Convinti di che? Che la Boldrini non ha capito un’acca: chi presiede la Camera deve far funzionare l’aula, sorvegliare che nessuno sgarri e che si rispettino tempi e regolamenti. Non rientra fra i suoi compiti indicare la linea politica ai deputati. Lei invece non ha resistito alla libidine di dire la sua su come far girare il mondo. Peccato che della sua opinione non vi fosse alcun bisogno. Faccia la notaia e non ci ammorbi con chiacchiere senza capo né coda, buone tutt’al più per un comizio alle cime di rapa.

La Boldrini al vertice di Montecitorio è il segno che il declino non è cominciato, ma si è già compiuto. Il prossimo passo ci porterà alla catastrofe. Se la Casta era orrenda, la mezza Casta che ci siamo dati col voto del 24-25 febbraio è addirittura inguardabile: velleitaria, fumosa, parolaia. Forse ruberà di meno. Forse. Quanto a rendimento politico, però, aspettiamoci un fallimento totale. Lo si è già capito. I compagni hanno fatto i matti per dare un assetto alle assemblee: trattative, mercanteggiamenti, negoziati. Neanche si trattasse di decidere i destini dell’umanità. E invece erano in ballo soltanto due poltrone secondarie, da considerarsi inutili finché non c’è una maggioranza in grado di esprimere un governo duraturo. Che oggi non esiste, e probabilmente non esisterà neppure domani, per ovvii motivi.
Mancano i numeri al Partito democratico, che ha vinto ma appena appena. Cosicché Pier Luigi Bersani, poveraccio, o trova una ruota di scorta o rimane fermo, immobile. Egli invero ha tentato di accordarsi con Beppe Grillo, santone del Movimento 5 Stelle, però è rotolato in buca come una palla da biliardo. Alle sue profferte, i grillini hanno risposto con pernacchi, volgari ma espressivi. D’altronde essi sono quello che sono: pagliaccioni, non stupidi. Se si mettono a collaborare col Pd, coautore del disastro politico in cui siamo precipitati, hanno solo da perderci: la faccia e le cadreghe. E alle prossime consultazioni vanno a ramengo: tornano a lavorare, se hanno un posto (del che dubito). Se, viceversa, rimangono alla finestra a godersi lo spettacolo dei progressisti annaspanti nel paciugo, «rischiano », oltre a divertirsi, di aumentare il consenso popolare.
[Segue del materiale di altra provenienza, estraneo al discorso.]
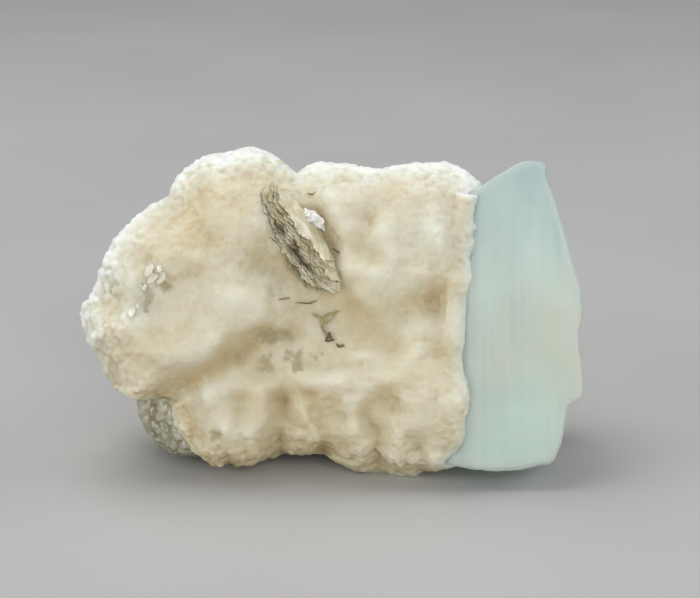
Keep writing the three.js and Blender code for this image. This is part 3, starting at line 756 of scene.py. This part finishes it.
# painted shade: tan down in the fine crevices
col = n.mix(n.math("MULTIPLY", n.math("MULTIPLY_ADD", fineup, -9.0, -0.15, clamp=True), 0.16), col, srgb(196, 176, 134))
col = n.mix(n.ramp(fine, [(0.55, 0.0), (0.8, 0.25)]), col, srgb(248, 246, 238))
grain_fac = n.attribute("grain").outputs["Fac"]
col = n.mix(n.math("MULTIPLY", grain_fac, n.math("MULTIPLY_ADD", mid, 0.8, 0.3), clamp=True), col, srgb(160, 145, 106))
grain = n.cells(0.55)
grain2 = n.cells(0.28)
h = n.math("ADD", n.math("MULTIPLY", grain.outputs["Distance"], 0.9), n.math("MULTIPLY", grain2.outputs["Distance"], 0.45))
h = n.math("ADD", h, n.math("MULTIPLY", fine, 0.8))
bump = n.bump(h, 0.10, 0.6)
glint = n.ramp(n.cells(0.42).outputs["Color"], [(0.5, 0.62), (0.9, 0.62), (0.97, 0.22)])
n.set(Base_Color=col, Roughness=glint, Normal=bump, Subsurface_Weight=0.7, Subsurface_Scale=0.001, IOR=1.53)
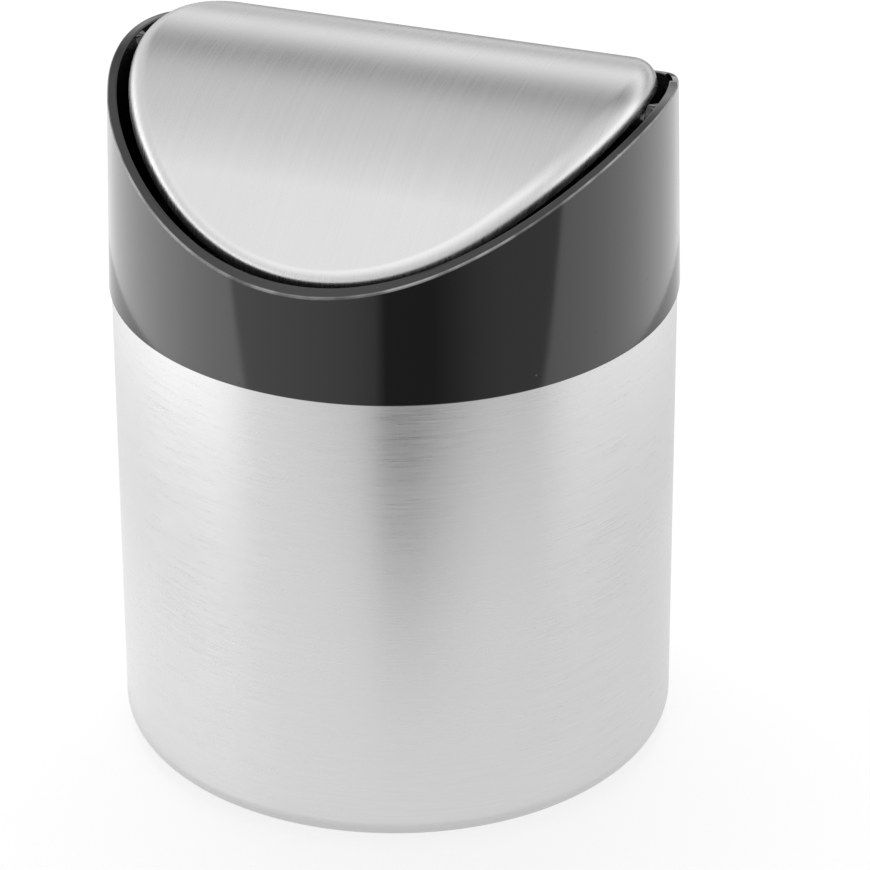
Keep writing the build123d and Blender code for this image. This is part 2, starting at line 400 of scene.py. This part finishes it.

Dato poi che il leader di Bettola ha ripetutamente affermato che gli fa schifo anche solo l’idea di percorrere cento metri a braccetto con Silvio Berlusconi, non si vede con chi altri egli potrebbe accompagnarsi per dare vita a un qualsivoglia esecutivo, pur mingherlino e asfittico che sia. Né è ragionevole immaginare che sia Giorgio Napolitano a togliere le castagne dal fuoco: che cosa mai potrebbe inventarsi l’inquilino del Colle per dare una guida al Paese? Un altro governo tecnico? Appoggiato da chi? Dal Pd, dal Pdl e dai centristi civili? Ma fatemi il piacere. Dopo l’esperienza tecnica inflittaci da Mario Monti, la pelle di noi italiani, ridotti in miseria, si accappona anche al solo sentir parlare di professori e affini. Vade retro docente, che fa rima con indecente. E allora? Niente, sprofonderemo nel ridicolo, correndo a rivotare in estate con la stessa legge elettorale discinetica che ci ha trascinato a questo punto.
Assisteremo dunque a un replay delle recenti consultazioni? Sarebbe una disgrazia, l’ennesima. Ma immaginare qualcosa di diverso, allo stato attuale, è un’impresa che ci coglie impreparati. Siamo nelle mani di Napolitano. Oddio in che mani siamo.